Un canto de un hijo a un padre presente constantemente pese a su ausencia.
Siento un enorme respeto y gran admiración al acercarme a Oceanía, la obra póstuma de mi maestro, amigo y hermano Gerardo Vera. Durante muchas semanas, le escuché interpretar esta historia, su historia, pero también la de un país y una generación entera.

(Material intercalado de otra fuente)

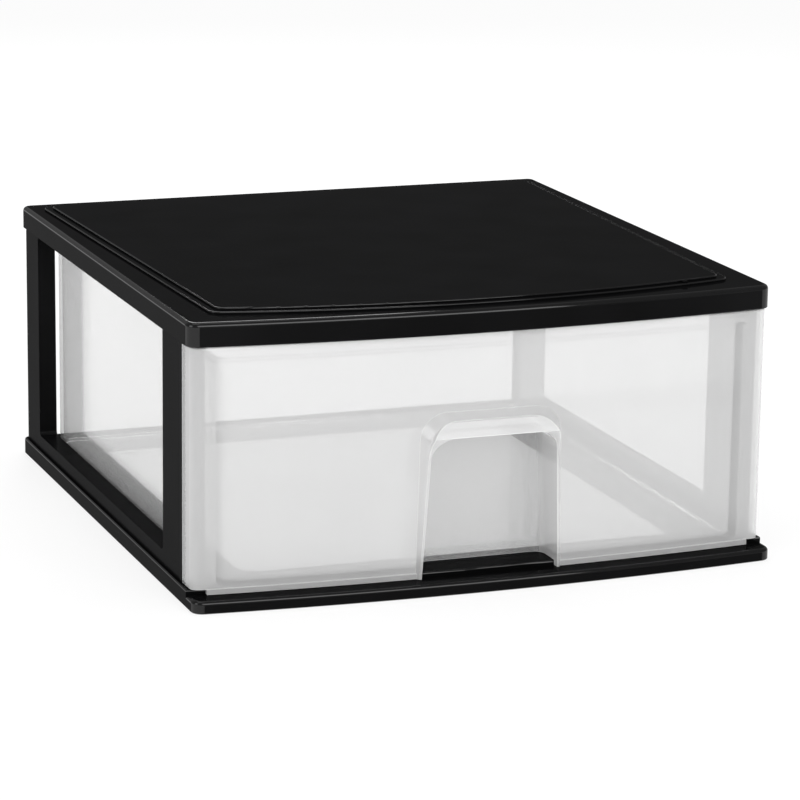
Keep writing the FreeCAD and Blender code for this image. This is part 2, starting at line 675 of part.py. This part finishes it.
# The arch finger pull: a housing behind the panel, a leaning rim before it and a grip across its top.
housing = newBody("PullHousing")
plan = newSketch(housing, "HousingFace", "XZ_Plane", "-(panelFaceY + panelWall / 2)")
archOutline(plan, "pullRimWidth + 2 * (boxWall - pullRimWall)", "drawerZ", "gripTop + boxWall",
            "gripRound + boxWall", "pullRimDraft")
pad(housing, plan, "Housing", "pullDepth + boxWall - panelWall / 2", True)

rim = newBody("PullRim")
rootFace = newSketch(rim, "PullRootFace", "XZ_Plane", "-(panelFaceY + panelWall * 3 / 4)")
archOutline(rootFace, "pullRootWidth", "lipZ", "pullRootTop", "pullRootRound", "pullRootDraft")
rimFace = newSketch(rim, "PullRimFace", "XZ_Plane", "pullRimReach - panelFaceY")
rimFace.AttachmentOffset = FreeCAD.Placement(FreeCAD.Vector(), FreeCAD.Rotation(FreeCAD.Vector(1, 0, 0), 1))
bind(rimFace, "AttachmentOffset.Rotation.Angle", "pullRimLean")
archOutline(rimFace, "pullRimWidth", "lipZ", "pullRimTop", "pullRimRound", "pullRimDraft")
loft = rim.newObject("PartDesign::AdditiveLoft", "RimLoft")
loft.Profile = rootFace
loft.Sections = [rimFace]
loft.Ruled = True
document.recompute()

arch = newBody("GripArch")
plan = newSketch(arch, "GripArchFace", "XZ_Plane", "-panelFaceY")
archOutline(plan, "pullRimWidth", "lipZ", "pullRimTop", "pullRimRound", "pullRimDraft")
pad(arch, plan, "GripArchBlock", "gripReach + overrun")

nose = newBody("GripNose")
side = newSketch(nose, "GripSide", "YZ_Plane", "-pullRootWidth / 2")
noseCorners = (("panelFaceY", "pullRimTop"),
               ("panelFaceY - pullRimReach - (gripReach - pullRimReach) / 2", "pullRimTop"),
               ("panelFaceY - gripReach", "gripTop"),
               ("panelFaceY - pullRimReach - (gripReach - pullRimReach) / 3", "gripSpring"),
               ("panelFaceY", "gripSpring"))
# The sketch starts as a round of five places, and the dimensions then move them to the corners.
turn = 2 * math.pi / len(noseCorners)
reach = worth("gripReach")
starts = [(reach * math.cos(turn * number), worth("gripTop") + reach * math.sin(turn * number))
          for number in range(len(noseCorners))]
for start, end in zip(starts, starts[1:] + starts[:1]):
    line(side, start, end)
for number, (depth, height) in enumerate(noseCorners):
    constrain(side, "Coincident", number, 2, (number + 1) % len(noseCorners), 1)
    dimension(side, "DistanceX", (-1, 1, number, 1), "depth%d" % number, depth, starts[number][0])
    dimension(side, "DistanceY", (-1, 1, number, 1), "height%d" % number, height, starts[number][1])
pad(nose, side, "GripNoseBlock", "pullRootWidth")

grip = document.addObject("Part::Common", "Grip")
grip.Base = arch
grip.Tool = nose

recess = newBody("PullRecess")
plan = newSketch(recess, "RecessFace", "XZ_Plane", "-pullBackY")
archOutline(plan, "pullRimWidth - 2 * pullRimWall", "lipZ - overrun", "gripTop", "gripRound", "pullRimDraft")
tool = pad(recess, plan, "RecessBlock", "pullDepth + gripReach + overrun")
soften(recess, "RecessBack", tool,
       lambda edge: near(edge.BoundBox.YLength, 0) and near(middleY(edge), worth("pullBackY"))
       and edge.BoundBox.ZMin > worth("lipZ") - worth("overrun") / 2, "pullBackRound")

whole = document.addObject("Part::MultiFuse", "DrawerWithPull")
whole.Shapes = [panelShell, openBox, frontRim, housing, rim, grip]
opened = cutAway("Drawer", whole, recess)
opened.Label = "drawer"

parts = [cover, base, frame, mirrored, opened]

for thing in document.Objects:
    if "Invalid" in thing.State or "Error" in thing.State:
        raise ValueError("%s failed: %s" % (thing.Name, thing.State))
for part in parts:
    if part.Shape.isNull() or not part.Shape.isValid() or len(part.Shape.Solids) != 1:
        raise ValueError(part.Label + " isn't one valid solid")

os.makedirs("parts", exist_ok=True)
for part in parts:
    part.Shape.exportStep("parts/" + part.Label + ".step")
    box = part.Shape.BoundBox
    print("%-18s solids %d  volume %.0f  x %.1f..%.1f  y %.1f..%.1f  z %.1f..%.1f" % (
        part.Label, len(part.Shape.Solids), part.Shape.Volume, box.XMin, box.XMax, box.YMin, box.YMax,
        box.ZMin, box.ZMax))
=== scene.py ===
import math

import bpy
from mathutils import Matrix, Vector

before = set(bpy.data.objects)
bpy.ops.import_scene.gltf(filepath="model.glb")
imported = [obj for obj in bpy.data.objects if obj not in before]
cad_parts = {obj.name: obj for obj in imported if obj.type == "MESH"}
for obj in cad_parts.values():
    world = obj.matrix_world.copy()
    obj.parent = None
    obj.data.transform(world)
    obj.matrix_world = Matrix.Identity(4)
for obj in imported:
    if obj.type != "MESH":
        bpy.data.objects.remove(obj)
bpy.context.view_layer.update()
print("frame loaded:", ", ".join(sorted(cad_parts)))

mm = 0.001
white = (1, 1, 1, 1)


def hexColour(text):
    # sRGB hex to the linear values that the shaders work in
    channels = [int(text[place:place + 2], 16) / 255 for place in (1, 3, 5)]
    linear = [c / 12.92 if c <= 0.04045 else ((c + 0.055) / 1.055) ** 2.4 for c in channels]
    return (*linear, 1)


def addNode(tree, kind, links=(), **settings):
    # one node: in_Some_Name sets the input "Some Name", and links are (input, output that feeds it)
    node = tree.nodes.new(kind)
    for name, value in settings.items():
        if name.startswith("in_"):
            node.inputs[name[3:].replace("_", " ")].default_value = value
        else:
            setattr(node, name, value)
    for socket, source in links:
        tree.links.new(node.inputs[socket], source)
    return node


def newMaterial(name):
    material = bpy.data.materials.new(name)
    material.use_nodes = True
    tree = material.node_tree
    tree.nodes.clear()
    return material, tree, tree.nodes.new("ShaderNodeOutputMaterial")


# Floor, white to the eye, with a part of its own shading so that the box keeps its shadow
stageLook = {
    "floorSize": 14.0,          # m
    "floorColour": "#f4f4f4",
    "floorDrop": 0.2,           # mm under the base, so that the two share no plane
    "whiteLevel": 1.0,          # strength that shows as plain white
    "shadowShare": 0.22,        # how much of the floor's own shading is seen
}


def makeFloor(look):
    mesh = bpy.data.meshes.new("floor")
    half = look["floorSize"] / 2
    corners = [(-half, -half, 0), (half, -half, 0), (half, half, 0), (-half, half, 0)]
    mesh.from_pydata(corners, [], [(0, 1, 2, 3)])
    floor = bpy.data.objects.new("floor", mesh)
    bpy.context.scene.collection.objects.link(floor)
    floor.location.z = -look["floorDrop"] * mm
    material, tree, output = newMaterial("paintedFloor")
    matt = addNode(tree, "ShaderNodeBsdfDiffuse", in_Color=hexColour(look["floorColour"]))
    plain = addNode(tree, "ShaderNodeEmission", in_Color=white, in_Strength=look["whiteLevel"])
    seen = addNode(tree, "ShaderNodeMixShader", [(1, plain.outputs[0]), (2, matt.outputs[0])],
                   in_Fac=look["shadowShare"])
    # the eye, the gloss and the clear drawer see the white floor, and the lamps light a matt one
    path = addNode(tree, "ShaderNodeLightPath")
    direct = addNode(tree, "ShaderNodeMath",
                     [(0, path.outputs["Is Camera Ray"]), (1, path.outputs["Is Glossy Ray"])],
                     operation="MAXIMUM")
    looking = addNode(tree, "ShaderNodeMath",
                      [(0, direct.outputs[0]), (1, path.outputs["Is Transmission Ray"])],
                      operation="MAXIMUM")
    shader = addNode(tree, "ShaderNodeMixShader",
                     [(0, looking.outputs[0]), (1, matt.outputs[0]), (2, seen.outputs[0])])
    tree.links.new(output.inputs["Surface"], shader.outputs[0])
    mesh.materials.append(material)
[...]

Muchos sábados durante casi tres meses, me acercaba a su casa, me sentaba junto a él en su despacho, y me leía frenético, salvaje y contradictorio la historia de su vida, de sus viajes, de su amor al cine, de su lucha constante con el teatro, del descubrimiento abrupto de su sexualidad, de su familia, de sus hermanas, de sus tías, de los hombres que le han marcado, de su madre… y lo hacía sin tapujos, vibrando en cada personaje, en cada instante, en cada momento. Pero sobre todo, contaba la historia de su padre. Porque Oceanía es un canto de un hijo a un padre presente constantemente pese a su ausencia.
Oceanía es un refugio lejano, inexistente, como un Xanadú al que escapar cuando la realidad es de un gris que provoca un inmenso dolor. Y en el centro de cualquier historia, la nuestra, está la valentía de un artista enfrentado a sus miedos, a sus temores y a toda su vida.